D.C. officials said yesterday a decision by the Supreme Court to strike down the District’s 32-year-old ban on handguns would force them to revamp the city’s stringent gun-control statutes.

“There’s just this really anxiety-producing proposition on what would we have if we relaxed these laws,” said D.C. Council Chairman Vincent C. Gray, a Democrat. “We’d have to evaluate the court’s decision, then look at what revisions in our own statutes would allow us to have the maximum restrictions on guns in the District.”

The nine Supreme Court justices will hear oral arguments today on whether parts of the gun laws — including those preventing most residents from legally keeping handguns in the city and requiring other firearms to be stored bound and disassembled — are permissible under the Constitution.

The case will focus on whether the Second Amendment protects an individual’s right to own firearms or only permits their possession by persons associated with a state-regulated militia.

D.C. officials are confident they can prevail before the court, but are bracing for a potential decision not in their favor, which would result in a rewrite of city code.

“At one point, you’re just completely focused on winning the case, and on the second point the ‘Plan B’ is quite obvious,” said D.C. Mayor Adrian M. Fenty, a Democrat who along with Mr. Gray will attend the hearing. “Any time you lose any type of ruling on any piece of legislation, you have to make the legislation adapt to whatever the ruling is.”

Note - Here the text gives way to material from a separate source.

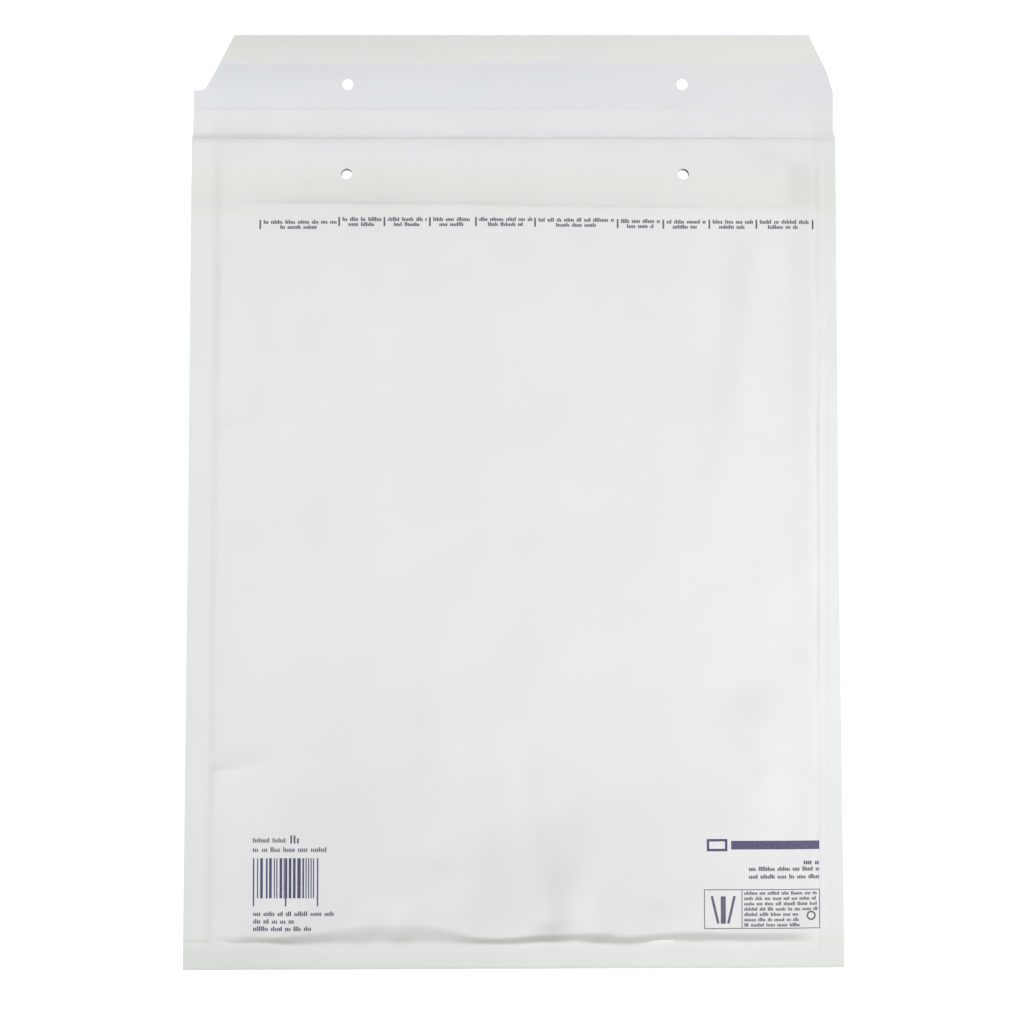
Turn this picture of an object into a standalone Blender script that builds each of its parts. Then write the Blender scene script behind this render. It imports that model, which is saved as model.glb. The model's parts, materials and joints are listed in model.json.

Interim D.C. Attorney General Peter J. Nickles — who has led the city’s recent efforts to keep the ban intact — said last week that future legislation would depend on how the justices deal with the case and the breadth of their ruling, which is expected by June.

Because the Supreme Court is the final arbiter of federal constitutional matters, the slightest word and smallest phrase could prove crucial to current and future gun legislation.

“We’d sit down with the mayor and the City Council and say, ‘OK, here’s what the court has decided; here’s what we think would pass muster with the court,’ ” Mr. Nickles said. “Because anything we do that is not supported by the decision of the court, we’re going to get sued again.”

Significant gun laws in the D.C. Code date back to the 1930s, and most of them are not expected to be considered directly by the high court.

For example, machine guns and sawed-off shotguns are illegal in the city; drug addicts and convicted felons are barred from buying or possessing guns; and it is against the law for unlicensed gun owners to possess ammunition.

However, if the court rules the Second Amendment applies to state and local governments and not to federal lawmakers alone — and that gun ownership is an individual right — such restraints in the District and elsewhere could come into question.

That possibility has drawn concern from jurisdictions across the country, with many saying a broad ruling by the court would endanger their gun-control efforts as well. U.S. Solicitor General Paul G. Clement filed an amicus brief in the case, saying an earlier appellate decision on the D.C. ban places federal gun laws at risk.

David Vladeck, a professor at Georgetown University’s law school, said the court may “try to find the narrowest grounds for its ruling that it possibly can.”

“I think the court will do whatever it can to avoid resolving the incorporation question, which is what impact if any would a ruling regarding the District of Columbia” have elsewhere, Mr. Vladeck said. “That’s the lurking $64,000 question.”